I left the theater feeling disappointed with Bobby Jasoos, but I can neither put my finger on what's actually wrong with it nor supplant that disappointment with any of its significant strengths. Somehow nothing in these lists is enough to make or break the film. The fact that a big-name star has done a n unglamorous film about an imperfect woman who works for achievements on her own terms really is important to the cinematic culture, and in that regard it joins a list of films like Queen, Aiyyaa, and Chak De India that I greatly respect—but only in that regard, because those are movies I love and enjoy, too, and Bobby Jasoos isn't quite that.

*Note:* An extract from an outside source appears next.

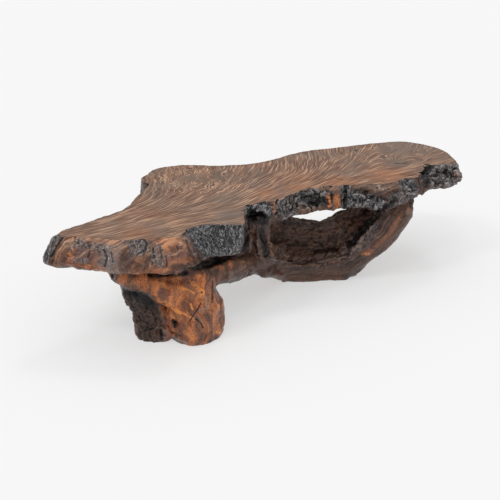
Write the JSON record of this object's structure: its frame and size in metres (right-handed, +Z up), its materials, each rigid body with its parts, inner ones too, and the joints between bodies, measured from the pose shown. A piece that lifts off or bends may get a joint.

It truly is not a bad film in any way, and if you like Vidya** it is worth your time (even if you wait for DVD, because there's nothing big-screen-dependent in it). A Vidya fix is no small thing, and since, Shashi ki kasam, I will never watch the dire-sounding Shaadi Ke Side Effects, this will have to do for now. Maybe I can chalk this up to a case of expectation management, assume I wanted far more from the film than was likely, and try to be mindful of the many, many aspects of it that I'm grateful for.
* "Haash," I was later told on twitter.
** Are there people who don't like Vidya? Scram!